Di Pietro cavalca la protesta per acchiappare i voti operai

RomaDi Pietro adesso indossa la tuta blu. In fondo, agli operai l’alleato piddino non parla più da un pezzo, preferendo i salotti più o meno buoni. Perché allora non presentarsi nelle fabbriche, davanti ai cancelli, come facevano Lama e Berlinguer? Tonino, che magari inciampa sui congiuntivi ma quando fiuta spazi elettorali sembra un pointer, ha già capito cosa deve fare: soffiare sul fuoco della protesta per poi ispirare consensi, applausi, voti.
La data per l’operazione Cipputi è già fissata: 20 aprile. Tra cinque giorni l’ex pm farà la trottola per gli stabilimenti del profondo Nord-Est per poi finire davanti ai cancelli dell’Iveco, in quel di Brescia. Per essere ancora più credibile porterà con sé uno tosto, uno che è cresciuto a pane e lotte sindacali: quel Maurizio Zipponi, già segretario della Fiom bresciana, ex rifondarolo e ora portatore del vessillo dipietrista sulla strada di Strasburgo. Candidato alle europee con la casacca dell’Idv, Zipponi ammette che «oggi, nelle fabbriche, un voto contro il centrodestra è un voto per Di Pietro», rispedendo al mittente, indirettamente, la critica biliosa sparata da Pier Paolo Baretta, onorevole del Pd: «Il Partito democratico non può essere un semplice contenitore di dissenso, come invece è l’Italia dei valori».

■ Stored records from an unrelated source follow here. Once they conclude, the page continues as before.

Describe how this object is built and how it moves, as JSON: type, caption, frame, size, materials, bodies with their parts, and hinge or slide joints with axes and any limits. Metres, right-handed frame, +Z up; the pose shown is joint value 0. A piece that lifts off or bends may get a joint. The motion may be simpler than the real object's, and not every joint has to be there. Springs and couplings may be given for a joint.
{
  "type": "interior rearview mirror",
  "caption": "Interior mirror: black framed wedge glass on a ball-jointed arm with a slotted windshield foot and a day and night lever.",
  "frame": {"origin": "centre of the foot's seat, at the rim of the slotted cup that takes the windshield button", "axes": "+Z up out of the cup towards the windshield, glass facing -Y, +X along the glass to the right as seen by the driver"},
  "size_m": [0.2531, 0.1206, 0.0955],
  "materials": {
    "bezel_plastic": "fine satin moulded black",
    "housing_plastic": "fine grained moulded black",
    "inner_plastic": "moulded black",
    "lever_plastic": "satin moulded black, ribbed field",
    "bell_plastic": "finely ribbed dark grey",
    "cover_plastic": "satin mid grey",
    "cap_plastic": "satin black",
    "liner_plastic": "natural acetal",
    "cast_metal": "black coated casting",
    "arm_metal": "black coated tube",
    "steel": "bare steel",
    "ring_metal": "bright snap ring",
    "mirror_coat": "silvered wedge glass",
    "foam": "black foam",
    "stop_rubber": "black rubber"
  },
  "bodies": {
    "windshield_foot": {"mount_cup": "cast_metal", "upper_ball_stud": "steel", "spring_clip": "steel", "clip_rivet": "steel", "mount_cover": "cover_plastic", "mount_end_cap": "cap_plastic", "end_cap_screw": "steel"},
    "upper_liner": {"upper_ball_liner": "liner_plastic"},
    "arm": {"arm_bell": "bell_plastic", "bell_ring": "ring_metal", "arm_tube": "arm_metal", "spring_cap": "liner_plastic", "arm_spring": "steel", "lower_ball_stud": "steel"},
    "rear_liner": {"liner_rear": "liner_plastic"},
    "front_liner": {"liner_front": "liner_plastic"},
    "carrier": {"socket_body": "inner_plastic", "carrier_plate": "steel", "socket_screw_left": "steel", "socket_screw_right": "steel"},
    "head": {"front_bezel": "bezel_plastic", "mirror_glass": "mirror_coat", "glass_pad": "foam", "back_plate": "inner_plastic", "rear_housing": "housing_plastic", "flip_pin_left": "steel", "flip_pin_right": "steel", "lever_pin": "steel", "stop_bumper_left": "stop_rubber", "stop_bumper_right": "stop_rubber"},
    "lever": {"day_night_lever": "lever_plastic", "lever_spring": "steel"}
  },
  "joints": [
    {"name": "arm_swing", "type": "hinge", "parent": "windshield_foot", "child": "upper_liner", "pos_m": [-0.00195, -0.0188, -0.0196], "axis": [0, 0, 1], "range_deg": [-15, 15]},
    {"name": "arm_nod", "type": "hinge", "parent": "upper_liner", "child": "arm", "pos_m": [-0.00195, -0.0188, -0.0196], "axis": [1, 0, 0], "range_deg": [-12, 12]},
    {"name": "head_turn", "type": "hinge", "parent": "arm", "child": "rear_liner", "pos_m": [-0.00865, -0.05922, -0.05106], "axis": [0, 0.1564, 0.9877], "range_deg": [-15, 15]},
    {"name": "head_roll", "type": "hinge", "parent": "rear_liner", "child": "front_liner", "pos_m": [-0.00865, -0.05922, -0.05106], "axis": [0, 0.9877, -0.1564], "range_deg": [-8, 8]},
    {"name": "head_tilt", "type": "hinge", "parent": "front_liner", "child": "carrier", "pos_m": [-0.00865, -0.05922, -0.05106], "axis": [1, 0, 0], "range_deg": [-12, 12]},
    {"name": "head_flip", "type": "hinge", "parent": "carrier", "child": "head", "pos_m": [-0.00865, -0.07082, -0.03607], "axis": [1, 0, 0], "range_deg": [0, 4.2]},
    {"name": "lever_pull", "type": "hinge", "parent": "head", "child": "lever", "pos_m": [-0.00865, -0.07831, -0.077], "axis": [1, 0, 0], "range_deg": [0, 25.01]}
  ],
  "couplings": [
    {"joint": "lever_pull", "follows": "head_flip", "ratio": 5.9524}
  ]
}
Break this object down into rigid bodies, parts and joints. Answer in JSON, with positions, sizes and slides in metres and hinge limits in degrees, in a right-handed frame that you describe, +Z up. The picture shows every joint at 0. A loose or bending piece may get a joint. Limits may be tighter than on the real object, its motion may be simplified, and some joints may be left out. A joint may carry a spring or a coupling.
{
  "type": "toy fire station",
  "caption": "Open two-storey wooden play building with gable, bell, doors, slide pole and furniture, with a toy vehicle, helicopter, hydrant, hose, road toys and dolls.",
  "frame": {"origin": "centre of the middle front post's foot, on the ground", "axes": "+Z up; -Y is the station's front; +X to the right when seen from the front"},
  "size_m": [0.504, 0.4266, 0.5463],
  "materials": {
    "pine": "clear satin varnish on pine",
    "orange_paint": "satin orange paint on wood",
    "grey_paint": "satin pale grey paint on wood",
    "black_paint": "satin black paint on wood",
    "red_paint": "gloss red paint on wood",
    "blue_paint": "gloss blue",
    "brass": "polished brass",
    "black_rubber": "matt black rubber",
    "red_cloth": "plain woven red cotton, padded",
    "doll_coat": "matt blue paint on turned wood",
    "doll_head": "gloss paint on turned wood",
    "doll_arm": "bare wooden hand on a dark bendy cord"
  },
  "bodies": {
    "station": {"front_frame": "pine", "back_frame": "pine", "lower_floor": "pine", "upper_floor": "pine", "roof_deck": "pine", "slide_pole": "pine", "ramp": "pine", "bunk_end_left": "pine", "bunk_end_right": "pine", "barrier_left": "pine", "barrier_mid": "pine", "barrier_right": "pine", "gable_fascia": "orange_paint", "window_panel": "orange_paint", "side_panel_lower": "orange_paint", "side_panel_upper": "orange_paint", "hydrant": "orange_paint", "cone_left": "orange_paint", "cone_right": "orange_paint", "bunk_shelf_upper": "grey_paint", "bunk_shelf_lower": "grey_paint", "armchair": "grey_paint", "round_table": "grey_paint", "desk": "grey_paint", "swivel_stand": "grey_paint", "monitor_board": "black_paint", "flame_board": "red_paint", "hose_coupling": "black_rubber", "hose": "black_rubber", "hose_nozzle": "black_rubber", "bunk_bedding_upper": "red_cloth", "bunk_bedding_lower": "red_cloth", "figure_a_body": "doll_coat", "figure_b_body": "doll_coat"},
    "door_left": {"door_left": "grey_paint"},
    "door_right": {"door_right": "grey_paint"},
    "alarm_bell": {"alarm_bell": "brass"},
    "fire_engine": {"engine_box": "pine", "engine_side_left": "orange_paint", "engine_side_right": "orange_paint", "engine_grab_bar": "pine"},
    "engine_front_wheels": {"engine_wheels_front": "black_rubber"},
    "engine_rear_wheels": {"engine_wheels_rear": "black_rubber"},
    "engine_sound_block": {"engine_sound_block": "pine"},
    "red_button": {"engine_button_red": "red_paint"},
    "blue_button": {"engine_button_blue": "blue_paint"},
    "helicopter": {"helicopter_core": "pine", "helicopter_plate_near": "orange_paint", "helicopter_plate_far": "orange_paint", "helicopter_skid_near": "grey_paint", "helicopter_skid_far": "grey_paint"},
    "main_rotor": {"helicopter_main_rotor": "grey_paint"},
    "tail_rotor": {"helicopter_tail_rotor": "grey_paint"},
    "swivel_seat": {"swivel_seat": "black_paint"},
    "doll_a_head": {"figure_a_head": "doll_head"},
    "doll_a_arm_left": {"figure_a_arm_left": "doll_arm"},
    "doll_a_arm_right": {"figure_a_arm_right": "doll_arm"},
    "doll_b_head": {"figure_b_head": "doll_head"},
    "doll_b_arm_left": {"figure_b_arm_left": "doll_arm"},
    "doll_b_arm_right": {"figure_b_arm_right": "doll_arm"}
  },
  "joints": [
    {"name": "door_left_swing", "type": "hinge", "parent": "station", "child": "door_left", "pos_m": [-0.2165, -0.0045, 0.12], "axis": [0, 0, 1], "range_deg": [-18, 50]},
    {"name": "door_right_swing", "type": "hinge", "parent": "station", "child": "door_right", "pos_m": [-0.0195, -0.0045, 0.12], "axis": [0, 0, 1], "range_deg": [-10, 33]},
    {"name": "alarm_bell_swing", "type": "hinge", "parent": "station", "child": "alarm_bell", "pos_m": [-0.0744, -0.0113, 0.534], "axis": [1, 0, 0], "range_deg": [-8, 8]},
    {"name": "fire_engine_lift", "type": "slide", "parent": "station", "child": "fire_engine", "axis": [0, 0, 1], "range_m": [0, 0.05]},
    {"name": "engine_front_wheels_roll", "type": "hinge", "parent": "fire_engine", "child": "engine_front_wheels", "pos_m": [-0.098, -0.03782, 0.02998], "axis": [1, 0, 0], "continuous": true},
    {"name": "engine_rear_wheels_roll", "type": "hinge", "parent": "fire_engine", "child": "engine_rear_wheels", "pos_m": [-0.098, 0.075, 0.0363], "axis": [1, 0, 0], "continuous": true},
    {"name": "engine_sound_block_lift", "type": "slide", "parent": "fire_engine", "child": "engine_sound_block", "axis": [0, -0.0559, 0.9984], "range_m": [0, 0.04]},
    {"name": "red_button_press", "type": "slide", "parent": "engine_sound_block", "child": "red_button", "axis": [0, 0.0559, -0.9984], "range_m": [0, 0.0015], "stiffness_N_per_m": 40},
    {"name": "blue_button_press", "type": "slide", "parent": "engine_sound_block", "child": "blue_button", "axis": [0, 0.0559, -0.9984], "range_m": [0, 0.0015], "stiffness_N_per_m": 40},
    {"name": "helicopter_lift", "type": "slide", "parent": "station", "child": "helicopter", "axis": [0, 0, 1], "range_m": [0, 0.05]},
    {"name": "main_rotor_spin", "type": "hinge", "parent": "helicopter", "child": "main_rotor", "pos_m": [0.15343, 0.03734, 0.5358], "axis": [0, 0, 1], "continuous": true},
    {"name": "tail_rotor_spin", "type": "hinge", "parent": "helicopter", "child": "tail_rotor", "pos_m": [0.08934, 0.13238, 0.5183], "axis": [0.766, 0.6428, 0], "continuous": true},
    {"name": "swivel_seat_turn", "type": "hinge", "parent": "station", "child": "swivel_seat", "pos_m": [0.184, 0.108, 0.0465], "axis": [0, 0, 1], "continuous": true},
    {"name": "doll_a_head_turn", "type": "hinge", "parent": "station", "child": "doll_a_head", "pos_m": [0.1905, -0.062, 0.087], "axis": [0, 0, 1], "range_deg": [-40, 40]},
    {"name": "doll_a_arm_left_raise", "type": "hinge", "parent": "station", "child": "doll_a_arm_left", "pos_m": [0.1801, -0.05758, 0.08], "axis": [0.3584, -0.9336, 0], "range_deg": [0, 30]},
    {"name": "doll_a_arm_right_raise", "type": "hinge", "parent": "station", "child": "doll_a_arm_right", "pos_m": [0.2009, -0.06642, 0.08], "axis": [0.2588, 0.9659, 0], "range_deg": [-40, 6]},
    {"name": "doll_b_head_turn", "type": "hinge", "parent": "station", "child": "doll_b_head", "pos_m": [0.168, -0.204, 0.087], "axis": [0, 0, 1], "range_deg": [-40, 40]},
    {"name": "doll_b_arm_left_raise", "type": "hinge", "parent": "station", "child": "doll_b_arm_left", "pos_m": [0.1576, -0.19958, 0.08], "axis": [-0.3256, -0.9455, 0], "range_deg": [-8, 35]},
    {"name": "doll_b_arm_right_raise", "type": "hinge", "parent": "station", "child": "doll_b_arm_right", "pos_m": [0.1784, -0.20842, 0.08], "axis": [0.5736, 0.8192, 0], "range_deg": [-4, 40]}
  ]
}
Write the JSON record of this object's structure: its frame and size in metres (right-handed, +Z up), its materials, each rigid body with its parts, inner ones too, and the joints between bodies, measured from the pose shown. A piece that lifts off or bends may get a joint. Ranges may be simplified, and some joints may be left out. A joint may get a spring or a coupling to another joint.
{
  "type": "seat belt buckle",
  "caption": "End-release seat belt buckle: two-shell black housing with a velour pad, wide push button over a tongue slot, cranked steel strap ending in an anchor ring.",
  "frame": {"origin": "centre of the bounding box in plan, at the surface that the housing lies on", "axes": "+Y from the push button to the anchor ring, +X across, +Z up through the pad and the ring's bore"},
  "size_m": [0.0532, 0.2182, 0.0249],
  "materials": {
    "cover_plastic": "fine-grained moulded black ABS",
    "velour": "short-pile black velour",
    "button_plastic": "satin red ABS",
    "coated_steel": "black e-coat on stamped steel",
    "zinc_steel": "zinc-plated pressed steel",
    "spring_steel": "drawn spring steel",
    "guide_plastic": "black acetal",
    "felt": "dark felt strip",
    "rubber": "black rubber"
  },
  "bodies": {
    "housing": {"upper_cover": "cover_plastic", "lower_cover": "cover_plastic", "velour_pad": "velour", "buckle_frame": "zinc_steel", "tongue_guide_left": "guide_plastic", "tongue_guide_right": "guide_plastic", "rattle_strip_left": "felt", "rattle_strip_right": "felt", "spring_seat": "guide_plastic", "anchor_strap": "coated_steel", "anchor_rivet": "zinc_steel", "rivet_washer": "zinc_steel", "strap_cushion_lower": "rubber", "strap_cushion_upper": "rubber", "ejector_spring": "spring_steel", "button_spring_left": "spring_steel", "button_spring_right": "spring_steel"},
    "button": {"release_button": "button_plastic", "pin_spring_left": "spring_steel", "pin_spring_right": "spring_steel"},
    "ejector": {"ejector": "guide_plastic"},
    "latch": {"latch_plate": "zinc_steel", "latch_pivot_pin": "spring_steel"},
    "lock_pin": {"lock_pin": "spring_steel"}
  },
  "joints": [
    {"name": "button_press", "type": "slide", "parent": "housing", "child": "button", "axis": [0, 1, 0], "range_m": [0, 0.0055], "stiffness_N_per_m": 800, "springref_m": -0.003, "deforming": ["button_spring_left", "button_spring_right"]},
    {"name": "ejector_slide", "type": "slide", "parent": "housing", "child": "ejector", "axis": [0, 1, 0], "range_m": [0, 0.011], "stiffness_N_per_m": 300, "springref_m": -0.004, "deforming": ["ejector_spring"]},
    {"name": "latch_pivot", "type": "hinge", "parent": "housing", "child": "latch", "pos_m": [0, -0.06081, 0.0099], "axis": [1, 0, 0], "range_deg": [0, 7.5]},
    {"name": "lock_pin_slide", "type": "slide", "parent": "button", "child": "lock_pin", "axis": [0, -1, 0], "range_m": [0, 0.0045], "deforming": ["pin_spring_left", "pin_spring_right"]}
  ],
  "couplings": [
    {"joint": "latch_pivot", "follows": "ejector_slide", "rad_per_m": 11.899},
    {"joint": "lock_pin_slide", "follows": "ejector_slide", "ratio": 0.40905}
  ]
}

Fratelli coltelli. Ma al di là delle sberle tra gli «amici» nell’opposizione, Di Pietro corteggia le catene di montaggio da un bel po’: appena può corre a mischiarsi alle manifestazioni della Cgil, arringa i licenziati Alitalia, sventola grafici sulla cassa integrazione, si smarca dai tentennamenti piddini in materia di lavoro, salari, ammortizzatori sociali.
La base dipietrista ha un’anima proletaria che, orfana dei nipotini del Pci, se non è già salita sul Carroccio, sta meditando di scalare il trattore dell’ex pm. Gente che sente la crisi sulla pelle, che arranca con stipendi da fame e che sta pure guardando Oltralpe con simpatia.
Basta leggere Beppe Grillo, il primo tifoso di Tonino e del «bossnapping», la pratica del sequestro dei manager ora tanto di moda in Francia. L’iracondo comico, campione del vaffa e dell’insulto, getta alcol sul fuoco che sta divampando a Parigi e dintorni e definisce la segregazione degli odiati dirigenti aziendali «una nuova forma di relazione sindacale». Parole come pietre: «I lavoratori rinchiudono per qualche ora, o anche per una notte, i dirigenti in un ufficio. Non è un sequestro vero e proprio. È limitato nel tempo e non produce danni fisici. È un estremo tentativo di dialogo da parte dei licenziati». La nuova ricetta per contrastare la perdita di lavoro è chiara, netta e, in fondo, perché non esportarla pure qui? «I bossnapper si moltiplicano con la chiusura delle aziende. Il riscatto richiesto non è più il denaro, ma la conservazione del posto di lavoro - scrive il Masaniello della Lanterna -. Il dirigente che, con un tratto di penna, licenzia migliaia di dipendenti per aumentare la produttività ha ora un pensiero in più. Non erano sufficienti i pensieri delle stock option, dei bonus e dei benefit aziendali. Se tutto ha un prezzo, un licenziato può però costare molto caro. Vi ricordate i bei tempi in cui gli stipendi dei manager aumentavano a ogni taglio dei dipendenti? Beh, sono finiti». Musica per le orecchie dei grillini e dei dipietristi più imbufaliti.
Anche se, a dire il vero, l’ex sindacalista duro e puro Zipponi tira il freno a mano: «Simpatie nei confronti del sequestro dei manager? Una vera stupidaggine. Ho passato la vita a fare il sindacalista e quando nel passato ci sono state tensioni con gruppetti che avrebbero voluto scivolare verso forme di violenza, beh... I lavoratori sono sempre stati danneggiati».

E neppure Paolo Brutti, responsabile delle politiche del lavoro dell’Italia dei valori, se la sente di applaudire: «Capisco la rabbia degli operai, è una forma di disperazione sindacale, ma se si tollerano atti di violenza si passa dalla ragione al torto».